Nonetheless, the question, “do you think homosexuality is a sin?” is a valid one in and of itself, as is understanding an author’s stance—an obvious point, perhaps, but one I have been slow to concede. When drafting the book, I wrote an entire chapter of exegesis and hermeneutics, defending the view that God’s best for sexual intimacy is a marriage between a man and a woman. I was disappointed with the chapter because its inclusion seemed to reinforce the notion that, when all else is said and done, it is really all about that one question. It certainly is appropriate to expect a Christian anthropologist to engage biblical scholarship intelligently (would that Bible and theology scholars were expected to do the same with anthropology!), but we do need a broadening of the discourse to include historical, psychological, cultural, and other inquiries as important in themselves, without reducing them to fodder for one side or the other in the extant polemical discourse regarding morality.
Upholding the moral question above all others may have made good sense in a different cultural era, one of relative Christian consensus regarding the moral priority of sex within marriage between a man and a woman. In such a world, Christians could use beliefs about homosexuality as a boundary mechanism, affirming insiders and marking outsiders (even as a kindness intended to lead to repentance). Beliefs about homosexuality served robust social functions that reinforced their theological gravitas. While this remains so within local communities, in the broader Christian public, the era of relative consensus has given way to the modern era of pluralism regarding sexual ethics. Christians of good faith disagree about the morality of homosexuality (not to mention pre-marital sex and divorce), so frameworks of discourse designed to foster theological and behavioral homogeneity, that once might have seemed strict but sensible, now seem passé to certain groups who no longer use those frameworks. It is not that Truth has shifted, but the social context in which humans seek after and speak of truth with one another has changed.
If I devoted my book, even just a significant portion of it, to arguing why the Bible forbids same-sex intimacy, I perhaps could win over some critics, but I would likely lose other audiences altogether, such as Christians who affirm the morality of homosexuality, and those for whom this question is not central. More than throw my weight behind one team mired in a tug-of-war, I want to help all players rewrite the rules of the game; namely, to pursue a higher good – holiness – in genuine Christian love and unity, even in the midst of differences of opinion about something as important as human sexuality. I wondered whether this may be a fool’s errand, but the groundswell response has been appreciation from believers who, more than wanting one more book either to confirm or agitate their moral point of view, want conceptual tools for rethinking the sexual identity impasse.

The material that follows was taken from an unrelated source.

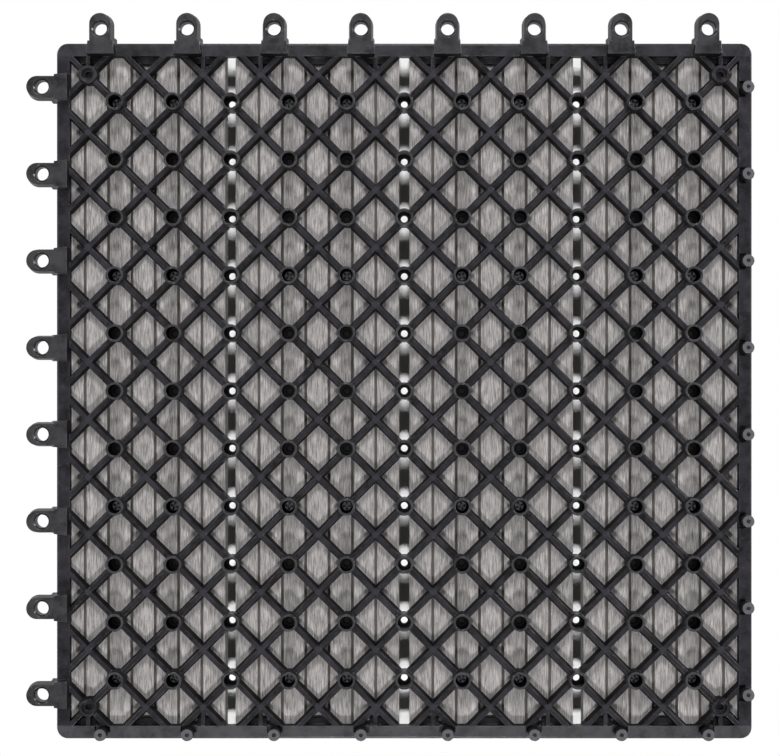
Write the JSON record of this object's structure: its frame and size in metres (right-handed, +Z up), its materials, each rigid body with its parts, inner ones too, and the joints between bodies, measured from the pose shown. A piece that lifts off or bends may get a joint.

So I deleted that chapter altogether and wrote the entire book without ever stating what I believe about the morality of homosexuality. “Coy,” said a friend, “and not in a good way.” On the third try, the one published, I state my view later in the book, in a mild tone (“I’m a ‘sex-only-within-marriage-between-a-man-and-a-woman’ kind of Christian”). I explain my view but do not defend it at length, and do not require readers to agree in order to engage my line of thought further. This satisfied my need to stand up to the bully question, but also let readers know where I am coming from. I hoped to show, as much as tell, that there is still much productive conversation to be had together, even when Christians disagree about homosexuality.

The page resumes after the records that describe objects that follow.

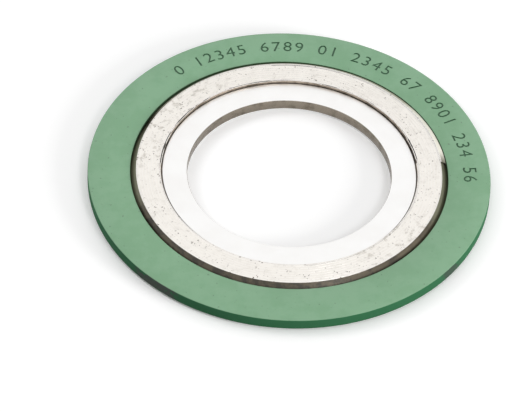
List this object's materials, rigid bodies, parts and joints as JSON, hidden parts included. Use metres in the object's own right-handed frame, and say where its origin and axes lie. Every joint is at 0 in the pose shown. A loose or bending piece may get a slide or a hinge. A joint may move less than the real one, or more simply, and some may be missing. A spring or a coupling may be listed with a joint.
{
  "type": "spiral wound gasket",
  "caption": "Flat round flange gasket: a spiral of V-shaped steel strip and graphite between a painted outer centering ring and a plain steel inner ring.",
  "frame": {"origin": "centre of the lower sealing face, where the bore's axis meets the surface the gasket lies on", "axes": "+Z along the bore's axis, out of the marked side of the centering ring; +Y from the bore's centre towards the middle of the stamped row"},
  "size_m": [0.1112, 0.1112, 0.0045],
  "materials": {
    "ring_paint": "satin green paint on carbon steel plate",
    "strip_steel": "stainless strip, cut edges ground bright",
    "graphite": "pressed flexible graphite with a metallic sheen",
    "ring_steel": "stainless plate, fine turned finish"
  },
  "bodies": {
    "root": {"centering_ring": "ring_paint", "winding_strip": "strip_steel", "graphite_filler": "graphite", "inner_ring": "ring_steel"}
  },
  "joints": []
}
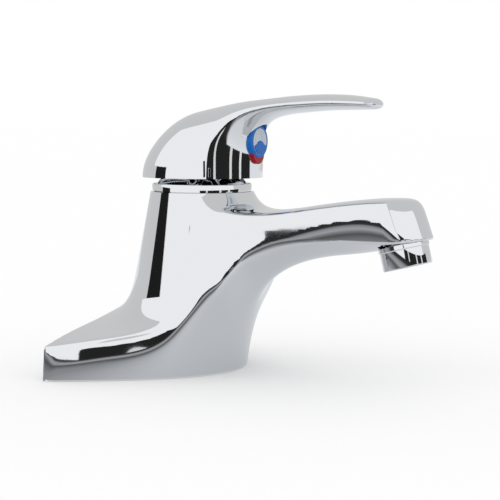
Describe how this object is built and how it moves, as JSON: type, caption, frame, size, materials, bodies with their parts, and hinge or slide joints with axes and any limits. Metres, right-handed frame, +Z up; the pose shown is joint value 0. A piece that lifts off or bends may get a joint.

Jones further critiques the book for its lack of “concreteness, immediacy and poignancy of the kinds of behavioral instructions that you find in Scripture itself, such as to ‘flee fornication.’” Indeed, my book does not contain a list of behavioral instructions for sexual morality; instead, I devote a chapter to an exposition of sexual holiness (the general concept of holiness, applied to sexuality), then use this concept in subsequent chapters to consider the complexities of sexual desire, sexual activity, and celibacy. In my view, holiness (living life centered in the love of Jesus) is a higher calling than morality (concrete behavioral instructions). The pursuit of holiness is concrete, immediate, and poignant, inviting each believer to follow Jesus truly from the heart, in concert with saints of today and the church of all time. I am saying nothing new here, and am glad to repeat the insights of Christians such as John Wesley who explained that morality may actually be a distraction from holiness when believers follow hard after some set of rules, doing the right things for the wrong reasons. While it is possible that my book could spark “endlessly inconclusive conversation about moral boundaries,” that would be a shame (and a tedious one!). My hope is that my book invites people to read the law written on their hearts, not simply to read my words on a page and ascribe undue authority to them.
If I thought the world needed Paris’ Moral Teachings, perhaps I would offer them, but liberal Christians would likely be uninterested, and conservatives already have too many voices of authority offering distraction from finding and following the Holy Spirit’s guidance in their hearts. Perhaps if I were writing to adolescents, I would be more didactic, but I think the level of adult discourse in many congregations needs to be raised to cultivate individual conscience and discipleship in community, not behavioral compliance with rules issued by earthly authorities.
While these matters of disagreement may remain so, I was glad to see Jones’ review conclude by touching on the very heart of the matter—to what extent can we live beyond or without extant cultural categories, and to what extent are we bound to them, and thus called to the work of transformation? Recognizing the cultural contingency of sexual identity categories inspires some people to abandon the categories, and even the notion of sexuality identity altogether, living with unlabeled sexuality. For others, affiliating with a category can be an essential step toward living in the light, taking an honest and recognizable place in society’s sexual identity schema. Either way, the point is to see culture and discern its influence, and to let God’s love be the light by which we view our sexuality, not our sexuality being the light by which we see the rest of life.